You’d probably see a performance improvement were you to create an index on (captured_at, id). If your Postgres version is somewhat recent, that could even lead to an Index Only Scan.


> Plan 2:
> 
>> ->  Nested Loop  (cost=1.14..836381.50 rows=111934 width=20) (actual time=0.379..911.697 rows=334465 loops=3)
>>    ->  Parallel Index Scan using idx_clt_rec_captured_at on clt_rec  (cost=0.57..8819.57 rows=111934 width=24) (actual time=0.193..154.176 rows=334465 loops=3)
>>        Index Cond: ((captured_at >= ('2020-08-28 10:21:06.968+02'::timestamp with time zone - '14 days'::interval)) AND (captured_at <= ('2020-08-28 10:21:06.968+02'::timestamp with time zone + '00:00:00'::interval)))
>>    ->  Index Scan using pk_oms_rec on oms_rec  (cost=0.57..7.39 rows=1 width=12) (actual time=0.002..0.002 rows=1 loops=1003394)
>>        Index Cond: (id = clt_rec.oms_rec)

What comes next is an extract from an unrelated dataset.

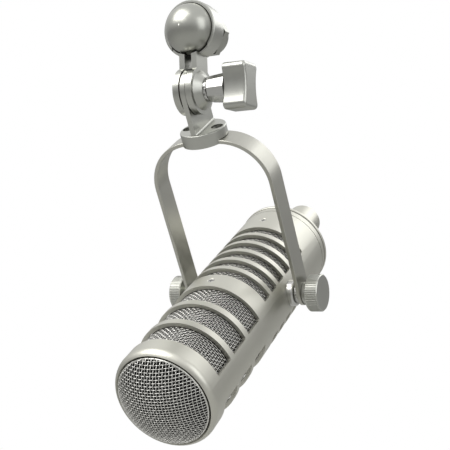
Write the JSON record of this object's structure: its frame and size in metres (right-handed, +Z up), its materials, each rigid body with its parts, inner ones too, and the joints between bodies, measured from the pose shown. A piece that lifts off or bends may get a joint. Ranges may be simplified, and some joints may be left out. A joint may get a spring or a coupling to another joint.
{
  "type": "ribbon microphone",
  "caption": "Slotted tubular microphone with a woven domed front, held in a U yoke under a clamped swivel hinge and ball mount with a stand thread.",
  "frame": {"origin": "centre of the mouth of the stand thread in the ball mount", "axes": "+Y out of the stand thread, +X along the swivel hinge towards the wing knob, +Z up as it hangs"},
  "size_m": [0.1028, 0.228, 0.2504],
  "materials": {
    "satin_nickel": "fine bead-blasted satin nickel, warm champagne tone",
    "satin_cast": "satin nickel over fine cast surface, slightly glossier",
    "brushed_nickel": "fine lengthwise brushed nickel plate",
    "bright_chrome": "polished chrome plate with fine lathe marks",
    "polished_ball": "semi-polished nickel plate",
    "woven_steel": "bright woven stainless wire",
    "black_foam": "open-cell acoustic foam",
    "magnet_grey": "nickel-plated sintered magnet",
    "soft_iron": "machined zinc-plated soft iron",
    "ribbon_foil": "thin corrugated aluminium foil",
    "brass_parts": "machined brass",
    "black_plastic": "fine-grained moulded plastic",
    "black_rubber": "matt nitrile rubber",
    "grey_felt": "pressed wool felt",
    "copper_wire": "enamelled copper winding",
    "board_laminate": "phenolic paper laminate",
    "lead_insulation": "smooth insulated wire",
    "fibre_washer": "dark fibre washer"
  },
  "bodies": {
    "stand": {"stand_ball": "polished_ball"},
    "liner_rear": {"ball_liner_rear": "black_plastic"},
    "liner_front": {"ball_liner_front": "black_plastic"},
    "clamp": {"ball_clamp": "satin_cast", "retaining_ring": "satin_cast", "clamp_bolt": "bright_chrome", "star_washer": "bright_chrome"},
    "wing": {"wing_collar": "bright_chrome", "wing_knob": "satin_cast"},
    "yoke": {"tongue_flange": "satin_cast", "flange_screws": "bright_chrome", "hinge_washers": "fibre_washer", "yoke_strap": "brushed_nickel"},
    "microphone": {"housing_tube": "satin_nickel", "housing_screws": "bright_chrome", "front_grille": "woven_steel", "front_sleeve": "woven_steel", "rear_sleeve": "woven_steel", "grille_clamp_ring": "black_plastic", "pop_foam": "black_foam", "foam_lining": "black_foam", "motor_frame": "soft_iron", "magnet_left": "magnet_grey", "magnet_right": "magnet_grey", "pole_piece_left": "soft_iron", "pole_piece_right": "soft_iron", "ribbon": "ribbon_foil", "ribbon_clamps": "brass_parts", "clamp_screws": "brass_parts", "motor_screens": "brass_parts", "motor_cradle": "black_plastic", "shock_rings": "black_rubber", "bulkhead": "black_plastic", "acoustic_cup": "black_plastic", "damping_felt": "grey_felt", "transformer_can": "soft_iron", "transformer_core": "soft_iron", "transformer_coil": "copper_wire", "terminal_board": "board_laminate", "terminal_posts": "brass_parts", "motor_leads": "lead_insulation", "coil_leads": "lead_insulation", "connector_leads": "lead_insulation", "tail_gasket": "black_rubber", "tail_cap": "satin_nickel", "connector_barrel": "satin_nickel", "connector_insert": "black_plastic", "connector_pins": "brass_parts", "tail_screws": "bright_chrome", "pivot_bush_left": "brass_parts", "pivot_bush_right": "brass_parts", "saddle_spacer_left": "bright_chrome", "saddle_spacer_right": "bright_chrome", "pivot_washer_left": "bright_chrome", "pivot_washer_right": "bright_chrome"},
    "knob_left": {"thumb_knob_left": "satin_cast", "knob_stud_left": "bright_chrome"},
    "knob_right": {"thumb_knob_right": "satin_cast", "knob_stud_right": "bright_chrome"}
  },
  "joints": [
    {"name": "ball_roll", "type": "hinge", "parent": "stand", "child": "liner_rear", "pos_m": [0, -0.027, 0], "axis": [0, 1, 0], "continuous": true},
    {"name": "ball_pan", "type": "hinge", "parent": "liner_rear", "child": "liner_front", "pos_m": [0, -0.027, 0], "axis": [0, 0, 1], "range_deg": [-6, 6]},
    {"name": "ball_tilt", "type": "hinge", "parent": "liner_front", "child": "clamp", "pos_m": [0, -0.027, 0], "axis": [1, 0, 0], "range_deg": [-6, 6]},
    {"name": "wing_turn", "type": "hinge", "parent": "clamp", "child": "wing", "pos_m": [0, -0.027, -0.036], "axis": [1, 0, 0], "range_deg": [0, 270]},
    {"name": "yoke_swing", "type": "hinge", "parent": "clamp", "child": "yoke", "pos_m": [0, -0.027, -0.036], "axis": [1, 0, 0], "range_deg": [-117, 62]},
    {"name": "body_pitch", "type": "hinge", "parent": "yoke", "child": "microphone", "pos_m": [0, 0.03687, -0.15663], "axis": [1, 0, 0], "range_deg": [-47, 53]},
    {"name": "left_knob_turn", "type": "hinge", "parent": "microphone", "child": "knob_left", "pos_m": [0, 0.03687, -0.15663], "axis": [-1, 0, 0], "range_deg": [0, 270]},
    {"name": "right_knob_turn", "type": "hinge", "parent": "microphone", "child": "knob_right", "pos_m": [0, 0.03687, -0.15663], "axis": [1, 0, 0], "range_deg": [0, 270]}
  ]
}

And this situation is very much the same issue, apart from the larger number of candidate records.

> Postgres seems to properly use available indexes, parallel workers and
> stuff like that. But looking at the actual times and compared to all
> the other parts of the query, comparing those timestamps simply takes
> the most time.

It only needs to compare 2 timestamps.

> I've looked into this topic and found statements about that one
> shouldn't put too many rows into the index[1] and stuff like that or
> it will be ignored at all. But that doesn't seem to be the case for me
> according to the plan. OTOH, my index really simply is about the
> column containing the timestamp, no function reducing things to dates
> or stuff like that to reduce the number of rows.
> 
>> CREATE INDEX idx_clt_rec_captured_at ON clt_rec USING btree ( captured_at );

Try this:
CREATE INDEX idx_clt_rec_captured_at ON clt_rec USING btree ( captured_at, id );


Alban Hertroys
--
There is always an exception to always.